**GOAL**
Each line of the material below should be reproduced exactly.

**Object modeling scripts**
════════════════════

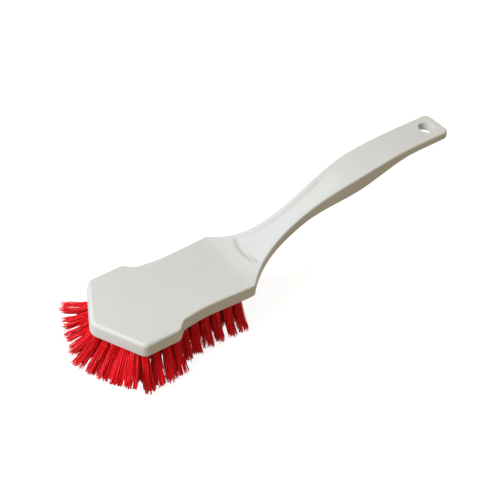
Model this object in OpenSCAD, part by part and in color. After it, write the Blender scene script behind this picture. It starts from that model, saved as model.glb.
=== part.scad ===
/* [Head] */
// Length of the head from the nose to the rear corners
head_l = 100; // [96:0.5:106]
// Width of the head at its widest
head_w = 62.8; // [61:0.2:66]
// Thickness of the head
head_t = 9.5; // [9:0.1:11]
// Distance from the nose to the front corners, where the head is full width
nose_l = 16.9; // [15:0.1:19]
// Distance from the nose to the end of the full width
wide_l = 41; // [40:0.5:43]
// Length of the slanting step behind the full width
step_l = 6.3; // [5.8:0.1:7]
// Width of the head behind the step
step_w = 51.8; // [51:0.2:54]
// Distance from the nose to the waist
waist_x = 64; // [60:0.5:68]
// Width of the head at its waist
waist_w = 48.2; // [47:0.2:50]
// Width of the head at its rear corners
rear_w = 51.8; // [50:0.2:54]
// Length of the chamfer behind each rear corner
shoulder_l = 3; // [2.8:0.1:4]

/* [Corners and edges] */
// Radius of the nose seen from above
nose_r = 8; // [6:0.5:12]
// Radius of the front corners
front_r = 4.5; // [4:0.5:8]
// Radius where the full width ends
wide_r = 4; // [3.5:0.5:6]
// Radius at the foot of the step
foot_r = 6; // [4:0.5:7]
// Radius of the long hollow at the waist
waist_r = 100; // [60:10:100]
// Radius of the rear corners
rear_r = 2.6; // [2.4:0.1:3.5]
// Radius of the corners at the end of the handle
end_r = 4; // [3:0.5:6]
// Rounding of the top edge at the nose
nose_edge_r = 2.4; // [1.6:0.1:3.2]
// Rounding of the top edge elsewhere
top_edge_r = 1.3; // [1:0.1:2]
// Rounding of the lower edge of the head
head_edge_r = 1.2; // [0.8:0.1:1.6]
// Rounding of the lower edge of the handle
under_edge_r = 1.8; // [1.2:0.1:2.4]
// How far each side wall leans out on its way down
draft = 0.4; // [0:0.1:0.6]

/* [Neck] */
// Distance from the rear of the head to the slimmest place of the neck
neck_gap = 45; // [42:1:50]
// Width of the neck there
neck_w = 16; // [15:0.1:18]
// Thickness of the neck there
neck_t = 8.8; // [8:0.1:10]
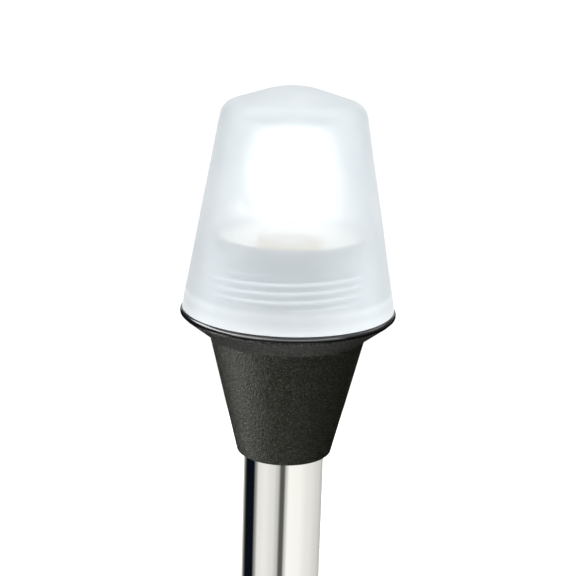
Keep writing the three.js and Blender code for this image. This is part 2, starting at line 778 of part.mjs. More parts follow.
const glandRing = () =>
  turned(outline([
    [BORE_R - 0.15, SPIGOT_TOP + TOUCH, 0.4],
    [SPIGOT_R - 0.2, SPIGOT_TOP + TOUCH],
    [SPIGOT_R - 0.2, GLAND_TOP],
    [BORE_R - 0.15, GLAND_TOP, 0.4],
  ]), MEDIUM);

const slipWasher = () => ring(BORE_R, SPIGOT_R + 0.4, GLAND_TOP + TOUCH, WASHER_TOP, MEDIUM);

function lockingCollar() {
  const bore = SPIGOT_R + RING_THREAD_DEPTH + RING_THREAD_GAP;
  const corners = [
    [bore, RING_FOOT],
    [RING_R, RING_FOOT, 0.8],
    [RING_R, RING_TOP - 3, 1],
    [RING_R - 3.5, RING_TOP, 1],
    [BORE_R, RING_TOP, 0.4],
    [BORE_R, WASHER_TOP + TOUCH],
    [bore, WASHER_TOP + TOUCH],
  ];
  const thread = ridges(1, {
    ...ringThread,
    root: bore + ROOT_SUNK,
    crest: SPIGOT_R + RING_THREAD_GAP,
    foot: RING_THREAD_FOOT + RING_THREAD_PITCH / 2,
    turns: 1.5,
  });
  const scallopR = 1.7;
  const scallopTop = RING_TOP - 4.5;
  const scallops = Array.from({ length: RING_SCALLOPS }, (_, k) =>
    rod(scallopR, RING_FOOT - 1, scallopTop, TINY)
      .translate(RING_R + 1, 0, 0)
      .rotateZ((k * TURN) / RING_SCALLOPS));
  return combine(turned(outline(corners), MEDIUM), { add: thread, cut: scallops });
}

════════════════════

**REPLY**
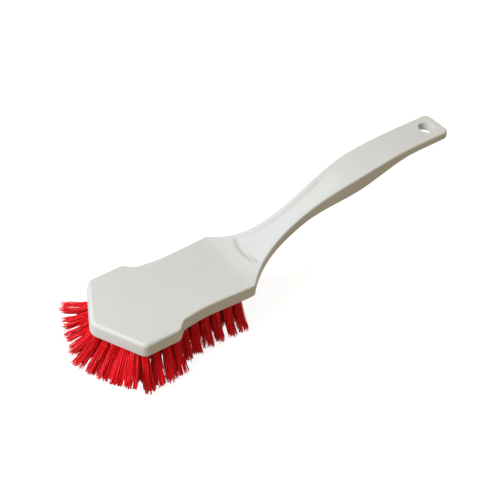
Model this object in OpenSCAD, part by part and in color. After it, write the Blender scene script behind this picture. It starts from that model, saved as model.glb.
=== part.scad ===
/* [Head] */
// Length of the head from the nose to the rear corners
head_l = 100; // [96:0.5:106]
// Width of the head at its widest
head_w = 62.8; // [61:0.2:66]
// Thickness of the head
head_t = 9.5; // [9:0.1:11]
// Distance from the nose to the front corners, where the head is full width
nose_l = 16.9; // [15:0.1:19]
// Distance from the nose to the end of the full width
wide_l = 41; // [40:0.5:43]
// Length of the slanting step behind the full width
step_l = 6.3; // [5.8:0.1:7]
// Width of the head behind the step
step_w = 51.8; // [51:0.2:54]
// Distance from the nose to the waist
waist_x = 64; // [60:0.5:68]
// Width of the head at its waist
waist_w = 48.2; // [47:0.2:50]
// Width of the head at its rear corners
rear_w = 51.8; // [50:0.2:54]
// Length of the chamfer behind each rear corner
shoulder_l = 3; // [2.8:0.1:4]

/* [Corners and edges] */
// Radius of the nose seen from above
nose_r = 8; // [6:0.5:12]
// Radius of the front corners
front_r = 4.5; // [4:0.5:8]
// Radius where the full width ends
wide_r = 4; // [3.5:0.5:6]
// Radius at the foot of the step
foot_r = 6; // [4:0.5:7]
// Radius of the long hollow at the waist
waist_r = 100; // [60:10:100]
// Radius of the rear corners
rear_r = 2.6; // [2.4:0.1:3.5]
// Radius of the corners at the end of the handle
end_r = 4; // [3:0.5:6]
// Rounding of the top edge at the nose
nose_edge_r = 2.4; // [1.6:0.1:3.2]
// Rounding of the top edge elsewhere
top_edge_r = 1.3; // [1:0.1:2]
// Rounding of the lower edge of the head
head_edge_r = 1.2; // [0.8:0.1:1.6]
// Rounding of the lower edge of the handle
under_edge_r = 1.8; // [1.2:0.1:2.4]
// How far each side wall leans out on its way down
draft = 0.4; // [0:0.1:0.6]

/* [Neck] */
// Distance from the rear of the head to the slimmest place of the neck
neck_gap = 45; // [42:1:50]
// Width of the neck there
neck_w = 16; // [15:0.1:18]
// Thickness of the neck there
neck_t = 8.8; // [8:0.1:10]
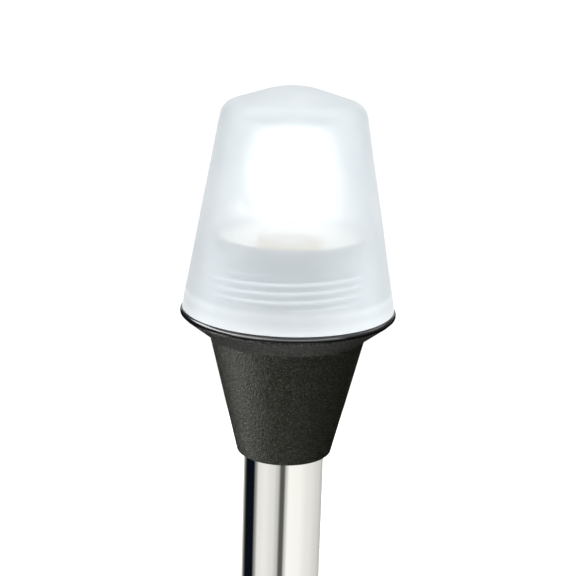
Keep writing the three.js and Blender code for this image. This is part 2, starting at line 778 of part.mjs. More parts follow.
const glandRing = () =>
  turned(outline([
    [BORE_R - 0.15, SPIGOT_TOP + TOUCH, 0.4],
    [SPIGOT_R - 0.2, SPIGOT_TOP + TOUCH],
    [SPIGOT_R - 0.2, GLAND_TOP],
    [BORE_R - 0.15, GLAND_TOP, 0.4],
  ]), MEDIUM);

const slipWasher = () => ring(BORE_R, SPIGOT_R + 0.4, GLAND_TOP + TOUCH, WASHER_TOP, MEDIUM);

function lockingCollar() {
  const bore = SPIGOT_R + RING_THREAD_DEPTH + RING_THREAD_GAP;
  const corners = [
    [bore, RING_FOOT],
    [RING_R, RING_FOOT, 0.8],
    [RING_R, RING_TOP - 3, 1],
    [RING_R - 3.5, RING_TOP, 1],
    [BORE_R, RING_TOP, 0.4],
    [BORE_R, WASHER_TOP + TOUCH],
    [bore, WASHER_TOP + TOUCH],
  ];
  const thread = ridges(1, {
    ...ringThread,
    root: bore + ROOT_SUNK,
    crest: SPIGOT_R + RING_THREAD_GAP,
    foot: RING_THREAD_FOOT + RING_THREAD_PITCH / 2,
    turns: 1.5,
  });
  const scallopR = 1.7;
  const scallopTop = RING_TOP - 4.5;
  const scallops = Array.from({ length: RING_SCALLOPS }, (_, k) =>
    rod(scallopR, RING_FOOT - 1, scallopTop, TINY)
      .translate(RING_R + 1, 0, 0)
      .rotateZ((k * TURN) / RING_SCALLOPS));
  return combine(turned(outline(corners), MEDIUM), { add: thread, cut: scallops });
}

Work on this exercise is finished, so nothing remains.